§ **EXERCISE DIRECTIONS**
Among the entries below, one stretch runs from the line that contains "for region in" through the line that contains "obj.parent = None". Repeat that stretch exactly, ends included, and only that.

§ **PROVIDED RECORDS**
* start *

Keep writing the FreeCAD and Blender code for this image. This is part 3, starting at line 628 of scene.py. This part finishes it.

* end *
* start *

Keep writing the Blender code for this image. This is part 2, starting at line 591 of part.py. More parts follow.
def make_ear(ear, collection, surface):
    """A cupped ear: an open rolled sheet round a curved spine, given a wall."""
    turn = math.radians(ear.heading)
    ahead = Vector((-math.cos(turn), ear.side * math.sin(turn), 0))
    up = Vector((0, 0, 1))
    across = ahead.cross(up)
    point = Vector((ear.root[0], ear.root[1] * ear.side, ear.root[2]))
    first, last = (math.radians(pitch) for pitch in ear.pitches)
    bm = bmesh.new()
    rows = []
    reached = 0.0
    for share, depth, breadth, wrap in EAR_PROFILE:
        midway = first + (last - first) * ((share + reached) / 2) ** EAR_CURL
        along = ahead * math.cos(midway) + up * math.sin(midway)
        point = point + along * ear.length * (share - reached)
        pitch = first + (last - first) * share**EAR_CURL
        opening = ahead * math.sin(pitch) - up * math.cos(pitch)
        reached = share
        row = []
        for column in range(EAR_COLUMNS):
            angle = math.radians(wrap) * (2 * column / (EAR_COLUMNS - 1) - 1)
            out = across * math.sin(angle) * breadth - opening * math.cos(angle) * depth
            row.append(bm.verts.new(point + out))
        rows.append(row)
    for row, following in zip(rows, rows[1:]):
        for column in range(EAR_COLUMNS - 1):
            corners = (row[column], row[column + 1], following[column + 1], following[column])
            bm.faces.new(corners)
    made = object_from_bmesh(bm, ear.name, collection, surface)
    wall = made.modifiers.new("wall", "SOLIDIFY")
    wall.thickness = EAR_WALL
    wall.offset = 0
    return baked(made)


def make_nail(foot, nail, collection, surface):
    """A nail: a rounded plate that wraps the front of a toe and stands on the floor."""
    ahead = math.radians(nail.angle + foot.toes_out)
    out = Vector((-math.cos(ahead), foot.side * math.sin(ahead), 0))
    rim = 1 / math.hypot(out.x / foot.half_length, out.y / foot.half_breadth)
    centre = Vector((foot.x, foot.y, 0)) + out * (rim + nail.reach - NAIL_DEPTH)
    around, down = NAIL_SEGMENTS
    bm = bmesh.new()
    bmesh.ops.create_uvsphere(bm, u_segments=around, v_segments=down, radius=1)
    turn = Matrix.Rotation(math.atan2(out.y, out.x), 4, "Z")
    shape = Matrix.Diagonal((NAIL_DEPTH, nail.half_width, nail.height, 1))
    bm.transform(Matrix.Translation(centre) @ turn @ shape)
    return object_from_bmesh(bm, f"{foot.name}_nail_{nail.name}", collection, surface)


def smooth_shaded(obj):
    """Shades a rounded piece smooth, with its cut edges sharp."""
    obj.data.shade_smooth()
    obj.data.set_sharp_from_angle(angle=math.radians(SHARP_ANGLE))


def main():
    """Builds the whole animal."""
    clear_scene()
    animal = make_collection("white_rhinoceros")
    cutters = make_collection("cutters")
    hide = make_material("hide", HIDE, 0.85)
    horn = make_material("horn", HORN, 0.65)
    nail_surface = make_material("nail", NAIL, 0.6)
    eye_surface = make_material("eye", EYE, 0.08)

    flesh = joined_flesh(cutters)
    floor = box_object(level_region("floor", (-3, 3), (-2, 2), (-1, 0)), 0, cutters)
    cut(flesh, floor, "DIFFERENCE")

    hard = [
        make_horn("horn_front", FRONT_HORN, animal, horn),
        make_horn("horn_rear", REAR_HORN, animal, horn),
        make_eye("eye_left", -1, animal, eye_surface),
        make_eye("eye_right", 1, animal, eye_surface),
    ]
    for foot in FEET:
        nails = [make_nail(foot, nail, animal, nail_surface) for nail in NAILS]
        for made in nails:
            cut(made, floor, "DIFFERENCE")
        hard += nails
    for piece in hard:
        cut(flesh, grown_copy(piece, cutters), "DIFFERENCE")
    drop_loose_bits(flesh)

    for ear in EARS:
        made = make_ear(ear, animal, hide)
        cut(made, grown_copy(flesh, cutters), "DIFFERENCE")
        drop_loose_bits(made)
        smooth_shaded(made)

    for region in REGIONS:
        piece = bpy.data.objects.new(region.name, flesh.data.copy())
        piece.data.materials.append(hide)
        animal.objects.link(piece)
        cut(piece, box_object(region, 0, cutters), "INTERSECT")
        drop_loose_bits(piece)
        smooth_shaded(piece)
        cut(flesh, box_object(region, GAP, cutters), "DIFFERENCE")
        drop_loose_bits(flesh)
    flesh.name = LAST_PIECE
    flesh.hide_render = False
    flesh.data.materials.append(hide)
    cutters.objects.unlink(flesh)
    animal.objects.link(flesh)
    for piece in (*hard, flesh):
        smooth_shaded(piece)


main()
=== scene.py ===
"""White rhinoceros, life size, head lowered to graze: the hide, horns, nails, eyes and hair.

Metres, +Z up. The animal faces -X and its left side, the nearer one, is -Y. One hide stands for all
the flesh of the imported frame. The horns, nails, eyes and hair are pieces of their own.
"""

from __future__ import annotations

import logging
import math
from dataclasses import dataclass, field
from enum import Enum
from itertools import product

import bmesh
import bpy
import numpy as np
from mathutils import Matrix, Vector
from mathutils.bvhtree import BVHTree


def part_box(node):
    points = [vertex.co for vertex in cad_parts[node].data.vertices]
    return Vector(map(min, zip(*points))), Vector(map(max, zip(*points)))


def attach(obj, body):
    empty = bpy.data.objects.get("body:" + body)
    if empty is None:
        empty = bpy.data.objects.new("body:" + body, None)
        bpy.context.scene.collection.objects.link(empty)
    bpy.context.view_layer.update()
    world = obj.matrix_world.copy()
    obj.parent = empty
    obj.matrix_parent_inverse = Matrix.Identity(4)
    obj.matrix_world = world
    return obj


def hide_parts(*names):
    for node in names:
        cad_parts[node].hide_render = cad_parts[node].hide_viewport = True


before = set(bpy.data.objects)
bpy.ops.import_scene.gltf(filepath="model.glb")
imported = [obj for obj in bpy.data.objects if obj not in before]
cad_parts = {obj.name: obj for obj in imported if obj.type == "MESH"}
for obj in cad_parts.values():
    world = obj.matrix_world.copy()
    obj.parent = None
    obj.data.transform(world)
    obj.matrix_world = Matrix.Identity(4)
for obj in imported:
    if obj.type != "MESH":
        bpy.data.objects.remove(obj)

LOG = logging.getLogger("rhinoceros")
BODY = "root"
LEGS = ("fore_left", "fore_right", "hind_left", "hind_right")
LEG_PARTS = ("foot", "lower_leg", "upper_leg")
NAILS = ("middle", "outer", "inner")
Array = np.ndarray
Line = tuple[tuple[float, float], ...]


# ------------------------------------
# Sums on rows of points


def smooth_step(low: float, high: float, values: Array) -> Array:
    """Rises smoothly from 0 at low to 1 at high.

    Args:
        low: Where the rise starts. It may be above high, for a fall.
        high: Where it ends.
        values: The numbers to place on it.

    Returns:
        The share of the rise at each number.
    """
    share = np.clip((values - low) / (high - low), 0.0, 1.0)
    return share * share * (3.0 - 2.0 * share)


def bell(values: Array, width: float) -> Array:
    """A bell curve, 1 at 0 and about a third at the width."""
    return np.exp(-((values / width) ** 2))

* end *
* start *

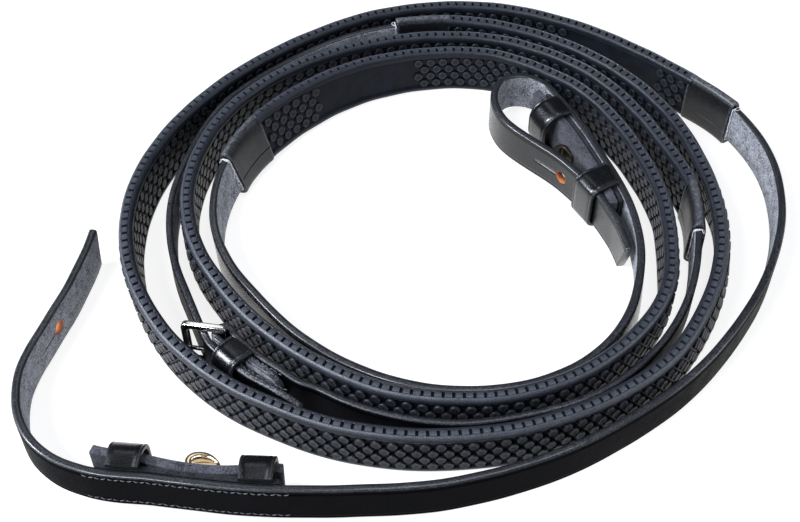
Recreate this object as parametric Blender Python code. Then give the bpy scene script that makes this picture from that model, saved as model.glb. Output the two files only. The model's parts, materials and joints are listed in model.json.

* end *

§ **OUTPUT OF THE TASK**
    for region in REGIONS:
        piece = bpy.data.objects.new(region.name, flesh.data.copy())
        piece.data.materials.append(hide)
        animal.objects.link(piece)
        cut(piece, box_object(region, 0, cutters), "INTERSECT")
        drop_loose_bits(piece)
        smooth_shaded(piece)
        cut(flesh, box_object(region, GAP, cutters), "DIFFERENCE")
        drop_loose_bits(flesh)
    flesh.name = LAST_PIECE
    flesh.hide_render = False
    flesh.data.materials.append(hide)
    cutters.objects.unlink(flesh)
    animal.objects.link(flesh)
    for piece in (*hard, flesh):
        smooth_shaded(piece)


main()
=== scene.py ===
"""White rhinoceros, life size, head lowered to graze: the hide, horns, nails, eyes and hair.

Metres, +Z up. The animal faces -X and its left side, the nearer one, is -Y. One hide stands for all
the flesh of the imported frame. The horns, nails, eyes and hair are pieces of their own.
"""

from __future__ import annotations

import logging
import math
from dataclasses import dataclass, field
from enum import Enum
from itertools import product

import bmesh
import bpy
import numpy as np
from mathutils import Matrix, Vector
from mathutils.bvhtree import BVHTree


def part_box(node):
    points = [vertex.co for vertex in cad_parts[node].data.vertices]
    return Vector(map(min, zip(*points))), Vector(map(max, zip(*points)))


def attach(obj, body):
    empty = bpy.data.objects.get("body:" + body)
    if empty is None:
        empty = bpy.data.objects.new("body:" + body, None)
        bpy.context.scene.collection.objects.link(empty)
    bpy.context.view_layer.update()
    world = obj.matrix_world.copy()
    obj.parent = empty
    obj.matrix_parent_inverse = Matrix.Identity(4)
    obj.matrix_world = world
    return obj


def hide_parts(*names):
    for node in names:
        cad_parts[node].hide_render = cad_parts[node].hide_viewport = True


before = set(bpy.data.objects)
bpy.ops.import_scene.gltf(filepath="model.glb")
imported = [obj for obj in bpy.data.objects if obj not in before]
cad_parts = {obj.name: obj for obj in imported if obj.type == "MESH"}
for obj in cad_parts.values():
    world = obj.matrix_world.copy()
    obj.parent = None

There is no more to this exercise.